27 March 2012

Strawberry & Raspberry Sherry Trifle - happy sigh!

Now I know that there are many glorious, delicious and sublime desserts available out there in this world.  Let's take that as read.

For me, however, dessert doesn't get much better (except maybe with a Summer Pudding) than with an enormous fresh fruit Trifle.

My hubby reckons that life is made more bearable by the use of Sprinkles - and where a Trifle is concerned, I think he's right.  On a steak pie, maybe not so much.  Anyway ..

We were entertaining my parents for lunch this last Mother's Day and had decided upon hubby's signature dish of a beautiful risotto, followed by a good old-fashioned, retro, enormous bowl of wobbly, be-sprinkled, Trifle.  Much happiness.

Trifle just makes you smile, don't you think?  If I see a big wobbly bowl of Trifle, I can't help but be taken back to childhood meals of getting past the main course as fast as possible, so as to get to the Trifle moment.  The layers of fruit, jelly, sponge, custard and cream!  Where else would you get all those fabulous ingredients in the one spoonful?  Certainly not from a Sticky Toffee Pudding (in all its undoubted glory).  Nor from a Cheesecake (even though it'd try to come close).  No, the Trifle reigns supreme over dessert-land in its decadence and deliciousness.

My trifle started life on the Saturday morning, when I began by soaking the Boudoir Finger Biscuits (far, far superior to your dry old bit of leftover sponge, or measly Swiss roll) in sherry, then made the raspberry jelly by including the juice from a tin of raspberries.  The fruit - including sliced fresh strawberries - was spread over two layers of soaked biscuits (the bottom layer soaked in sherry, the top layer soaked in jelly) and then topped off by pouring the jelly slowly across the whole, to act as lovely fresh flavoured, jewel coloured, wobbly glue to hold it all together.

From there, it was reverently placed in the fridge to set and await that evening's layer of custard.

Now, if you're going to make a Trifle from scratch like this, don't ruin the loveliness by using nasty pre-made runny custard - even if it does purport to come from Devon.  Also, don't go all super keen and make Michelin star custard from cream and vanilla pods.  Oh no.  Invest in some custard powder and follow the instructions.  THAT's the type of custard that a Trifle enjoys and that's the type of custard that will set properly.

Once be-custarded, return your baby Trifle to the fridge to chill before tomorrow's lavish cream layer, the bright colour of strawberry decorations and the unabashed joy of sprinkles.

The following day, whip up some double cream to soft peak stage (I will admit, mine went a bit beyond that, but not so far that it was unusable - thank goodness).  Spread the cream in a generous layer (you can always whip up some more, if you run out before the top is covered) over the top of the custard and ruffle up the surface with the tines of a fork.

Now is the time to get creative with some strawberry slices and, moments before the big reveal of service, to break out the Sprinkles of Joy.

For just a moment, stand back and admire the work of art that is your Trifle.  Wallow in the anticipation of that "gloop!" sound that the first spoonful will make as it is served and the flavour of those first glorious spoonfuls.

Happy, happy days.



  1. I'm not too sure how I feel about trifle!

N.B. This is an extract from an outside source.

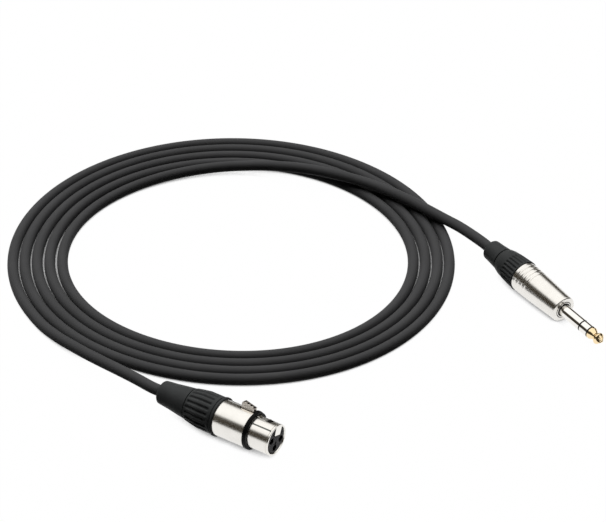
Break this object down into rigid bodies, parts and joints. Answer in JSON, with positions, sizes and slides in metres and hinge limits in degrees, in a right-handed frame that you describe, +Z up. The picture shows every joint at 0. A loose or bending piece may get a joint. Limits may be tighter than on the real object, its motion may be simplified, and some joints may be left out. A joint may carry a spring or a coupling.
{
  "type": "xlr cable coil",
  "caption": "Coiled microphone cable with a latching three-pole socket connector at one end and a three-contact jack at the other.",
  "frame": {"origin": "centre of the two connectors' common bounding box in plan, on the plane the object lies on", "axes": "+X from the socket connector toward the jack, +Y from the connectors over to the far side of the coil, +Z up out of the coil"},
  "size_m": [0.3086, 0.2844, 0.0225],
  "materials": {
    "jacket": "matte flexible jacket, soft sheen",
    "nickel_shell": "nickel plate over die-cast zinc, satin",
    "black_ring": "moulded black ring",
    "latch_steel": "nickel-plated steel",
    "spring_wire": "drawn spring wire",
    "insert_plastic": "dark grey contact block",
    "contact_brass": "plated brass, satin",
    "contact_nickel": "polished nickel plate over brass",
    "contact_gold": "gold-coloured plate over brass",
    "insulator_black": "black insulating plastic",
    "washer_fibre": "insulating washer",
    "tag_tin": "tinned brass strip",
    "core_bare": "twisted bare copper drain",
    "core_red": "insulated core",
    "core_white": "insulated core",
    "chuck_plastic": "moulded collet",
    "boot_black": "moulded black bushing and sleeve, soft sheen"
  },
  "bodies": {
    "root": {"cable_coil": "jacket", "cable_tail_xlr": "jacket", "cable_tail_jack": "jacket", "cable_end_xlr": "jacket", "cable_end_jack": "jacket", "xlr_shell": "nickel_shell", "xlr_ring": "black_ring", "xlr_latch_pin": "latch_steel", "xlr_latch_spring": "spring_wire", "xlr_insert": "insert_plastic", "xlr_socket_shield": "contact_brass", "xlr_socket_hot": "contact_brass", "xlr_socket_cold": "contact_brass", "xlr_core_shield": "core_bare", "xlr_core_hot": "core_red", "xlr_core_cold": "core_white", "xlr_chuck": "chuck_plastic", "xlr_bushing": "boot_black", "xlr_boot": "boot_black", "jack_shell": "nickel_shell", "jack_sleeve_contact": "contact_nickel", "jack_ring_contact": "contact_nickel", "jack_tip_contact": "contact_gold", "jack_insulator_outer": "insulator_black", "jack_insulator_inner": "insulator_black", "jack_washers": "washer_fibre", "jack_tag_ground": "tag_tin", "jack_tag_ring": "tag_tin", "jack_tag_tip": "tag_tin", "jack_core_shield": "core_bare", "jack_core_hot": "core_red", "jack_core_cold": "core_white", "jack_chuck": "chuck_plastic", "jack_bushing": "boot_black", "jack_boot": "boot_black"},
    "latch": {"xlr_latch": "latch_steel"}
  },
  "joints": [
    {"name": "latch_press", "type": "hinge", "parent": "root", "child": "latch", "pos_m": [-0.0744, -0.06049, 0.01584], "axis": [0.5144, 0.7714, -0.3746], "range_deg": [0, 4], "stiffness_Nm_per_rad": 0.5, "springref_deg": -3.44, "deforming": ["xlr_latch_spring"]}
  ]
}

I have never enjoyed it growing up. I think it's because its all wobbly and cold and a bit wet.

    My Grandfather passed away very recently and he always loved a good trifle. No matter how full he was he insisted that he had a second pudding stomach, and was always ready for a helping of trifle.

    I feel like I must give this a go! I don't think I've given trifle enough of a chance in the past.

    L. x

    1. Luci, your Grandfather was obviously a man after my own heart. Grandparents know a good thing when they see one, is my experience. LOL

      There are several keys to making a good trifle.

      1. Get as much flavour as you can, into your jelly. This is why I used tinned raspberries instead of fresh - because I could use the raspberry juice to make half of the fluid up with, for the jelly.

      2. Don't make the jelly too loose. If you are making a 1 pint jelly, put slightly less than the pint of liquid into it. That will keep it good and firm - and reduce the "wetness" of which you speak.

      3. Don't overdo the sherry (if you're using it) as it can be bitter. I used 5-6 tbsp on just the bottom layer of Boudoir Biscuits.

      4. Use a sponge that has body. This prevents the sponge from dissolving into wet slush. Boudoir Biscuits soaked in either sherry or jelly are just perfect.

      5. Same rules apply for the custard, as for the jelly. Don't make it too loose, as you want it to set firm so that you can cover it with cream.

      6. Most important - don't forget the sprinkles! :)

    2. Luci, later on yesterday when I was thinking about your Grandad and your comment that Trifle is "a bit cold", I remembered that my Mum used to make a Hot Trifle. Well, it was actually a warm Trifle - made without jelly but with the sponge soaked in fruit juice and with hot custard. Of course, the cream layer had to be jettisoned, but it still was a hit with us kids!

  2. Oh Jenny, you might have opened the debate on weather a good trifle should have jelly or no jelly ;-)

    1. Aye, well, therein lies the rub! Because the term "a good trifle" is subjective and totally a matter of personal opinion, I'd say it all depends on whether you're a jelly person or not. I am just completely a jelly person - love the stuff - and so would miss not having jelly in a trifle, which would render it a sub-standard trifle. However, if you're not a jelly person (should such a person exist, of course - lol), well then the reverse would be true. I'm an easy-going sort and would say to a person to do what they prefer. :)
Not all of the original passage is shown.